Seen through these lenses, the emotional complexity of the auction becomes easier to understand. Satisfaction and comparison can exist at the same time. A player may genuinely feel grateful for the opportunity to play while also wondering what their valuation means relative to others. Equally, a very high price, may add additional perceived pressure on that player. Importantly, these tensions are not unique to elite sport.
Social media has created an environment where achievements, milestones and lifestyles are constantly displayed and compared. In these situations, the achievement itself has not changed, what has changed is the reference point against which it is judged.
Learning to navigate this dynamic, and sit with these tensions, is an important psychological skill, that often requires support. Comparisons are inevitable in competitive environments, but many sport psychologists, and coaches, will encourage players to anchor confidence in factors they can control, such as personal improvements, commitments to processes and progress relative to self. It is summed up in the simple idea that you can finish last but still set a personal best.

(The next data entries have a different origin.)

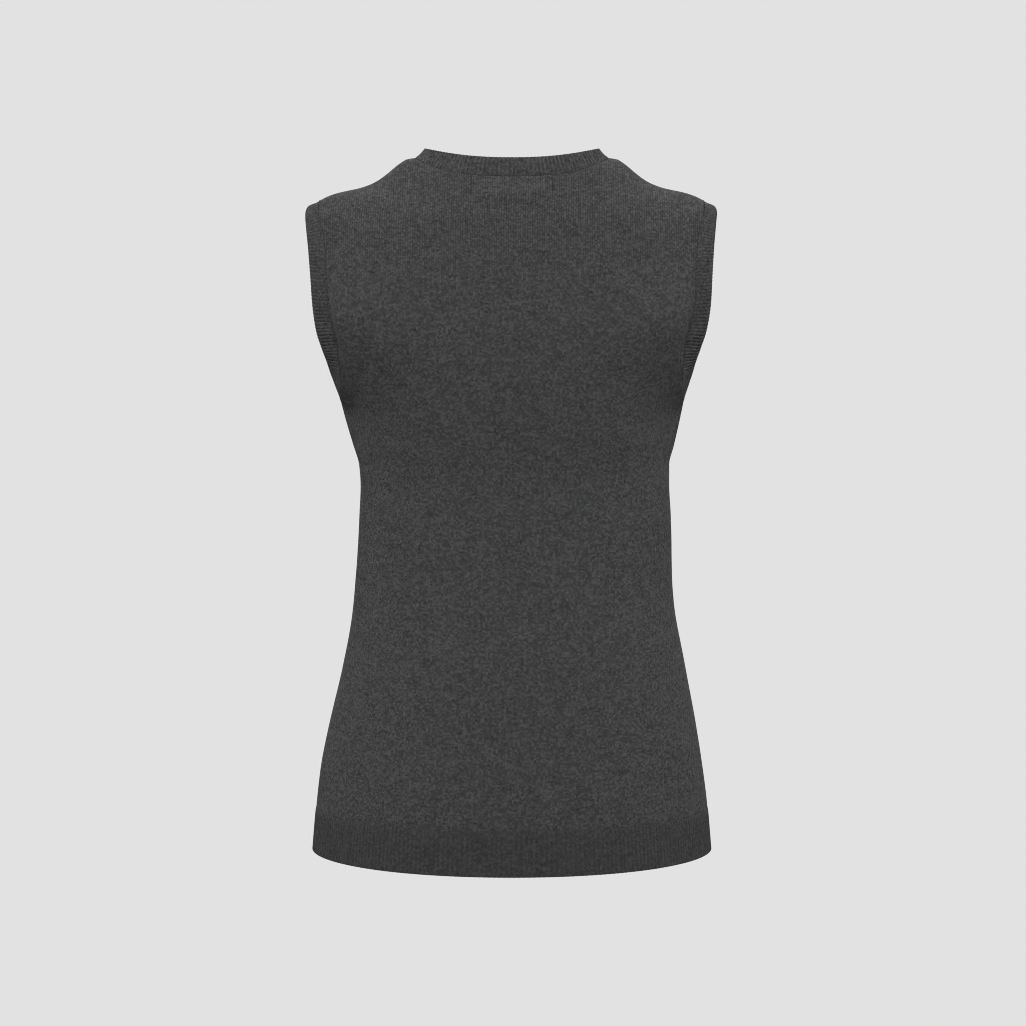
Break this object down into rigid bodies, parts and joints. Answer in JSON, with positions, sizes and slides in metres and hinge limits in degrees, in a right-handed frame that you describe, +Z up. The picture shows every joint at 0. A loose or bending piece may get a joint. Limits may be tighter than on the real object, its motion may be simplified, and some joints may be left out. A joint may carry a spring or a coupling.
{
  "type": "sleeveless knitted sweater vest",
  "caption": "Sleeveless fine-knit sweater vest with a round neck, ribbed neckband, armbands and hem, held open as it is worn.",
  "frame": {"origin": "midway between the two points where the shoulder seams meet the neckband, where the wearer's shoulders carry the garment", "axes": "+Z up the body, +Y out of the back of the garment, +X towards the armband node named left"},
  "size_m": [0.3362, 0.2329, 0.5772],
  "materials": {
    "knit": "matt charcoal heather stockinette",
    "rib": "matt charcoal heather rib"
  },
  "bodies": {
    "root": {"back_panel": "knit", "front_panel": "knit", "hem_rib_back": "rib", "hem_rib_front": "rib", "neckband": "rib", "armband_left": "rib", "armband_right": "rib"}
  },
  "joints": []
}
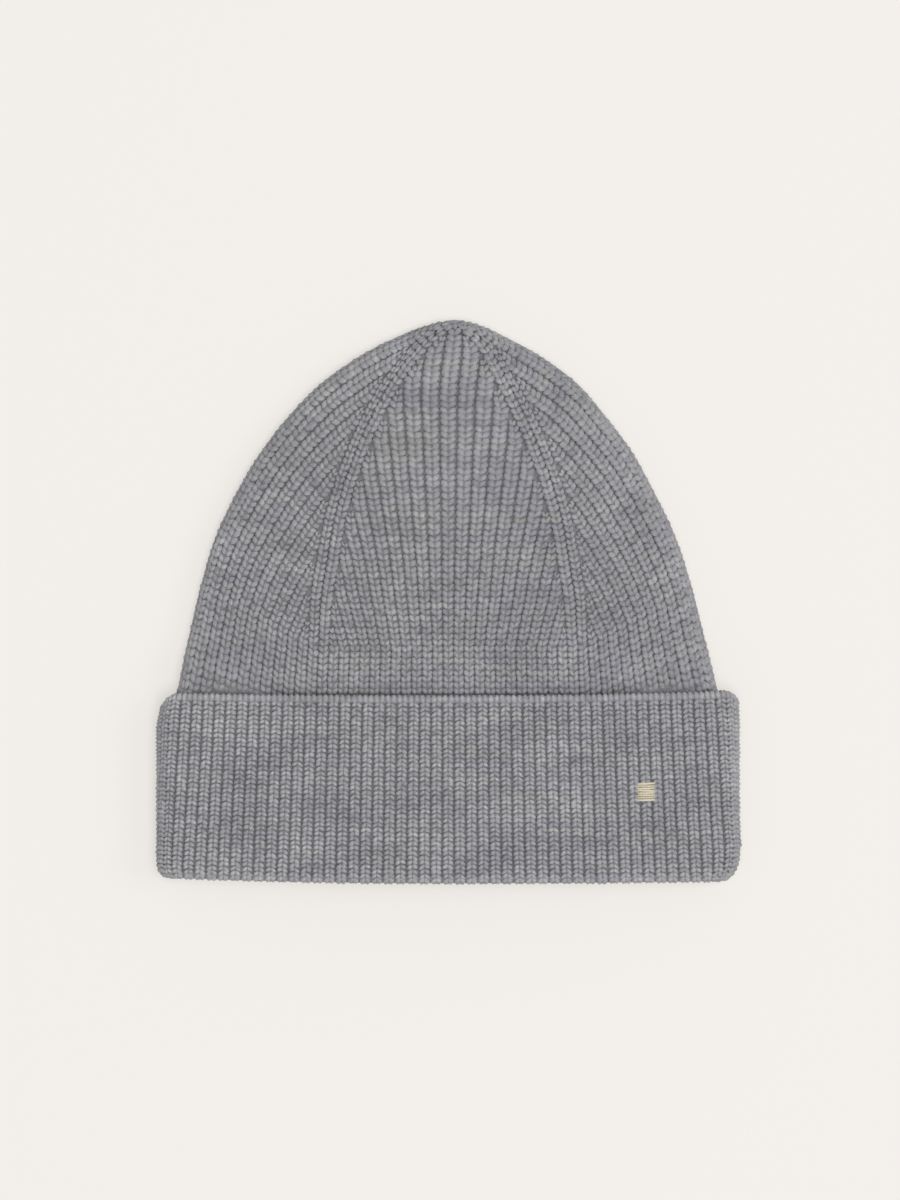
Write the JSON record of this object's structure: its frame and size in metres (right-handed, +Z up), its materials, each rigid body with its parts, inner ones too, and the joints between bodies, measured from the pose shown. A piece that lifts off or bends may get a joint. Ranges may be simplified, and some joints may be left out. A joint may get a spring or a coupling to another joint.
{
  "type": "knit beanie",
  "caption": "Grey marl wool beanie in rib knit, with a pointed fashioned crown and a deep turned-up cuff, lying flat on its back.",
  "frame": {"origin": "on the surface that the hat lies on, under the middle of its width and length", "axes": "+X to the right across the front of the hat as it is looked down on, +Y from the cuff to the tip of the crown, +Z up, out of the front face"},
  "size_m": [0.2248, 0.2166, 0.0276],
  "materials": {
    "crown_knit": "matt marled wool",
    "cuff_knit": "matt marled wool"
  },
  "bodies": {
    "root": {"crown": "crown_knit", "cuff": "cuff_knit"}
  },
  "joints": []
}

Moments like The Hundred Auction make the psychology of comparison unusually visible. They remind us that success is not always experienced in absolute terms. Often it is filtered through how we believe we are seen and where we appear to sit relative to others. And perhaps that raises a further question, that applies just as much outside sport as within it… If numbers and comparisons disappeared for a minute, how would we judge our own progress and success?